§ BRIEF:
Only those lines running from the line that contains "low, high = Vector((1e9,)" through the end of the material are to be written out, each exactly as shown.

§ AVAILABLE DATA:
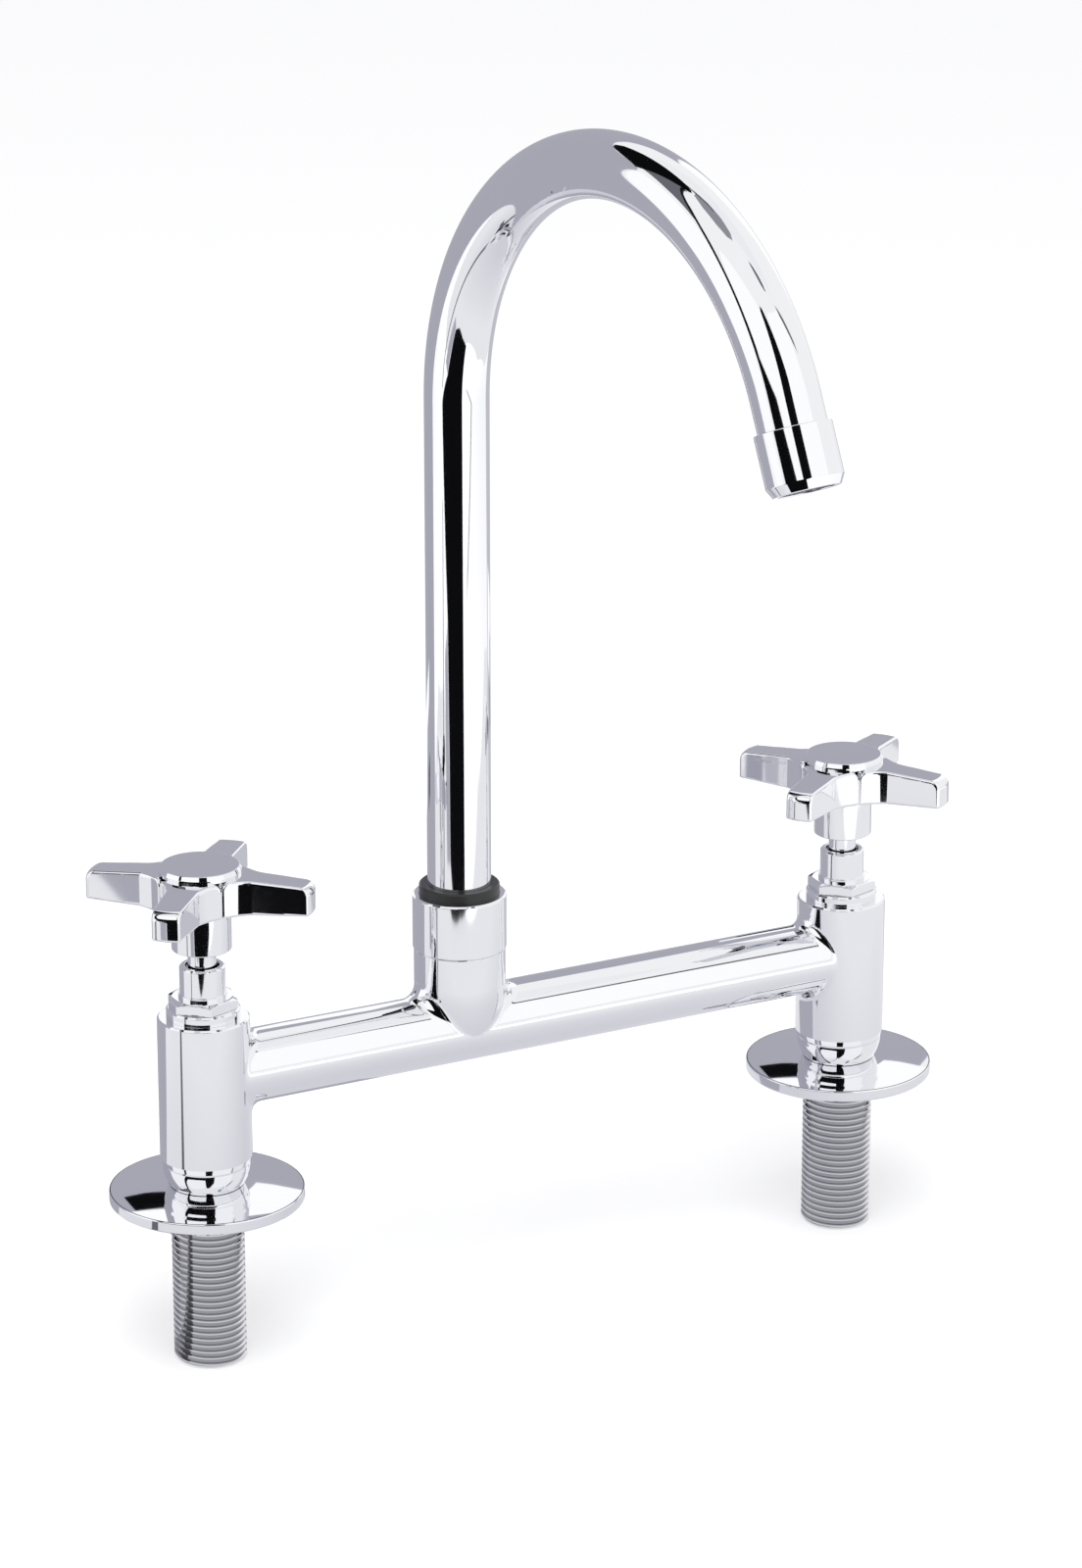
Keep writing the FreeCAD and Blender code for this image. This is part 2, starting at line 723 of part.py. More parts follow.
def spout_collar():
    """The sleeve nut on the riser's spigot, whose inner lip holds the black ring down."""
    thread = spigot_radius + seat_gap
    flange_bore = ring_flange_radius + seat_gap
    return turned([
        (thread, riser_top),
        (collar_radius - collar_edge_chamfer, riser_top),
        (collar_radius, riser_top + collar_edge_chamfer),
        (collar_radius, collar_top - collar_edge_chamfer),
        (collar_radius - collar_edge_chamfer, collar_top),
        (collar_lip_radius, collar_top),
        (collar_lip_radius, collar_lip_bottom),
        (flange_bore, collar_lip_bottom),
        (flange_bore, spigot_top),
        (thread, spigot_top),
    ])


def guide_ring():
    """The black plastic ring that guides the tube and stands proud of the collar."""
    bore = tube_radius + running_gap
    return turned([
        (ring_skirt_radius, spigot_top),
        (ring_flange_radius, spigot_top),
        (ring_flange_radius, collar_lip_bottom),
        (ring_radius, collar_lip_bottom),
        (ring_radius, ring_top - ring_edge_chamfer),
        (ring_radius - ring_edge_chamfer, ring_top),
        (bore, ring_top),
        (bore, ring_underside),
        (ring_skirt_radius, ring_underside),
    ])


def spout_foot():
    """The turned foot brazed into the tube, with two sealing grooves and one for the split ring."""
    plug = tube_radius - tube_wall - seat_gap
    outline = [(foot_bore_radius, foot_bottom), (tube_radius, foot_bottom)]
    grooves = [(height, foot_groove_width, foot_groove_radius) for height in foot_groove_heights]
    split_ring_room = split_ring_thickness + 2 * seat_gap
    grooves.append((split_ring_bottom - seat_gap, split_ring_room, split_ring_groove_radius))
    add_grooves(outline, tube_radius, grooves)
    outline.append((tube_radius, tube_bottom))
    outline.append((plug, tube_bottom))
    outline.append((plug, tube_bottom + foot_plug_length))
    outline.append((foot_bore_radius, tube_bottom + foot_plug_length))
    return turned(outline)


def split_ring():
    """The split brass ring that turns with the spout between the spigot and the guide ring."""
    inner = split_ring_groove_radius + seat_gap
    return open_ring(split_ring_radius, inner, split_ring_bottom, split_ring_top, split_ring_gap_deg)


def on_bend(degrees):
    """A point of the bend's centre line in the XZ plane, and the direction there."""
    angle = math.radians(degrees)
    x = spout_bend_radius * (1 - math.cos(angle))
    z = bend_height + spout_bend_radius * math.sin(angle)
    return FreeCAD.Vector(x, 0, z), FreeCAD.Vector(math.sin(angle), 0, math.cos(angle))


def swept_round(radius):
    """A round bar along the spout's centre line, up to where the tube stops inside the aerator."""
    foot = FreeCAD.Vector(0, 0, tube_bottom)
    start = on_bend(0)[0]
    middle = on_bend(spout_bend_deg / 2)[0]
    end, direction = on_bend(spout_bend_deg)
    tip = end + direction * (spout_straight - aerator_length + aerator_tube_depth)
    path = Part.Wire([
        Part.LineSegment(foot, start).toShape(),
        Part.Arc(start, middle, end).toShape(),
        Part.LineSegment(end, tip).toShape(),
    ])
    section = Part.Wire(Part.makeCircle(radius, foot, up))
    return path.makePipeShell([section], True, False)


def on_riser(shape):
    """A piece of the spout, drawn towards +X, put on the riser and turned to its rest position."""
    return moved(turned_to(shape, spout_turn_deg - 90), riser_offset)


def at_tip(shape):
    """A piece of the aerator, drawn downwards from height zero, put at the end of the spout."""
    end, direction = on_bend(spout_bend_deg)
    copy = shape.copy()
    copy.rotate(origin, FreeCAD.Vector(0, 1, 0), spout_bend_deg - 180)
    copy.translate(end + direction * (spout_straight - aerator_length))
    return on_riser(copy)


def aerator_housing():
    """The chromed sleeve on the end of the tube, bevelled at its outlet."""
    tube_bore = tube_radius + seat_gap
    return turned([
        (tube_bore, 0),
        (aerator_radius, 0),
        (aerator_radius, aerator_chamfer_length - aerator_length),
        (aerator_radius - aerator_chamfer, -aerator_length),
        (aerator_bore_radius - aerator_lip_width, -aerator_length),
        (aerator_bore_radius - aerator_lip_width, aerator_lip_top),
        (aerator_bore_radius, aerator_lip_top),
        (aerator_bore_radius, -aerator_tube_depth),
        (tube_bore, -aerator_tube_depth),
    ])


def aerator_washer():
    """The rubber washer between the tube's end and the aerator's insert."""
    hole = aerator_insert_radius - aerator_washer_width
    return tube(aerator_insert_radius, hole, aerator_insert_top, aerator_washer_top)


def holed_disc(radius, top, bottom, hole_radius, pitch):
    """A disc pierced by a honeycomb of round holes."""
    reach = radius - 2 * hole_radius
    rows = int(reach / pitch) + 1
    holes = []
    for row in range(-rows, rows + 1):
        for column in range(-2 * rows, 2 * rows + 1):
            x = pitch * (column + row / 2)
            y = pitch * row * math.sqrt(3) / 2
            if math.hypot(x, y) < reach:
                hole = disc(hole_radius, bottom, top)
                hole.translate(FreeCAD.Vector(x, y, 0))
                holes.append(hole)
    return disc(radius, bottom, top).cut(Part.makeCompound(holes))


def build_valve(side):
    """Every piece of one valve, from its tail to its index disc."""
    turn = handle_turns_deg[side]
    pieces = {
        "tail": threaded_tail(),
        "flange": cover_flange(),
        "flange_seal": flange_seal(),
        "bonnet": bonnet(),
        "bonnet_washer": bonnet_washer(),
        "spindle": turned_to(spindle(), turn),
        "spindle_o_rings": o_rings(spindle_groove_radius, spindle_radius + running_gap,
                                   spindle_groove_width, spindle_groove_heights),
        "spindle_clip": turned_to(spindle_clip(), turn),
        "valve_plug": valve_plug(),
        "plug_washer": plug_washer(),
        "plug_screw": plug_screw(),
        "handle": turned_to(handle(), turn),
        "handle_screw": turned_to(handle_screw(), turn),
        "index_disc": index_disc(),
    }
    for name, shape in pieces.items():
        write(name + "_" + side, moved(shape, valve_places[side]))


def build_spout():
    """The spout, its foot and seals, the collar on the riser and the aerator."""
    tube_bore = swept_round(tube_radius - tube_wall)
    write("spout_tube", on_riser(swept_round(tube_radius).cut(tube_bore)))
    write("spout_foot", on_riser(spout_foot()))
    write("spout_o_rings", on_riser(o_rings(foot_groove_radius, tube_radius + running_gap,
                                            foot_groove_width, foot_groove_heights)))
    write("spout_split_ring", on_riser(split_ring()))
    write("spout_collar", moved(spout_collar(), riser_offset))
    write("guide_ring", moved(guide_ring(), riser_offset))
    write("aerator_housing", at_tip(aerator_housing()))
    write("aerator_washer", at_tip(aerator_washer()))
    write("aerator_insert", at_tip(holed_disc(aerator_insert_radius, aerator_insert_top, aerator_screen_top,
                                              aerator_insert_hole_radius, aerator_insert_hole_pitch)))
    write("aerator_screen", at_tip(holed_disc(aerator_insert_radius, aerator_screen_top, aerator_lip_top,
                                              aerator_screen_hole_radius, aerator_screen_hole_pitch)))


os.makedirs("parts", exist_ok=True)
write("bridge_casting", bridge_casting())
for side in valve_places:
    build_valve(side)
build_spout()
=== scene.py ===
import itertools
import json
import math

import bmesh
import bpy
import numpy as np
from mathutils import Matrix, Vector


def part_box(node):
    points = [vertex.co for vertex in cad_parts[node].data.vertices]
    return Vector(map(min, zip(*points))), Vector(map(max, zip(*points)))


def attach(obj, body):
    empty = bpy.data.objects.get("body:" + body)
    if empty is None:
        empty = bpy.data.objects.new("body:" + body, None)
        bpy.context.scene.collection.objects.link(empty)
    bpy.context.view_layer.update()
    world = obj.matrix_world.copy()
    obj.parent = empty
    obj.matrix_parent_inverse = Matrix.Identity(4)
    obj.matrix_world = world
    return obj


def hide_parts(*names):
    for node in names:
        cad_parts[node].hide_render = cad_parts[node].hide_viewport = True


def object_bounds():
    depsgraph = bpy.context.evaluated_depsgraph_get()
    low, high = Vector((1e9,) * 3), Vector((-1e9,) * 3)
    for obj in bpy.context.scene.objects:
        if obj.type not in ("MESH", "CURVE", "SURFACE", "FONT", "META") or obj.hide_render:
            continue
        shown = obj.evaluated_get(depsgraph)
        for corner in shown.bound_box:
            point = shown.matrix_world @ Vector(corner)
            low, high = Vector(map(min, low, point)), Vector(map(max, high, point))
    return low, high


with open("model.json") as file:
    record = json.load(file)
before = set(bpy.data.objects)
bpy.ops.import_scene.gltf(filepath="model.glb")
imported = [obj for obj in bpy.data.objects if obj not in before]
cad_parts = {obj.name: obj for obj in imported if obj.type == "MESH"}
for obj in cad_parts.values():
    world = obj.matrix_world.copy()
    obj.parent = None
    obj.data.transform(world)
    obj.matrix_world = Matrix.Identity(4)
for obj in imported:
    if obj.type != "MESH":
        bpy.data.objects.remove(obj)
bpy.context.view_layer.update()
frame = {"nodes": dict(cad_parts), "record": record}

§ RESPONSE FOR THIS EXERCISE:
    low, high = Vector((1e9,) * 3), Vector((-1e9,) * 3)
    for obj in bpy.context.scene.objects:
        if obj.type not in ("MESH", "CURVE", "SURFACE", "FONT", "META") or obj.hide_render:
            continue
        shown = obj.evaluated_get(depsgraph)
        for corner in shown.bound_box:
            point = shown.matrix_world @ Vector(corner)
            low, high = Vector(map(min, low, point)), Vector(map(max, high, point))
    return low, high


with open("model.json") as file:
    record = json.load(file)
before = set(bpy.data.objects)
bpy.ops.import_scene.gltf(filepath="model.glb")
imported = [obj for obj in bpy.data.objects if obj not in before]
cad_parts = {obj.name: obj for obj in imported if obj.type == "MESH"}
for obj in cad_parts.values():
    world = obj.matrix_world.copy()
    obj.parent = None
    obj.data.transform(world)
    obj.matrix_world = Matrix.Identity(4)
for obj in imported:
    if obj.type != "MESH":
        bpy.data.objects.remove(obj)
bpy.context.view_layer.update()
frame = {"nodes": dict(cad_parts), "record": record}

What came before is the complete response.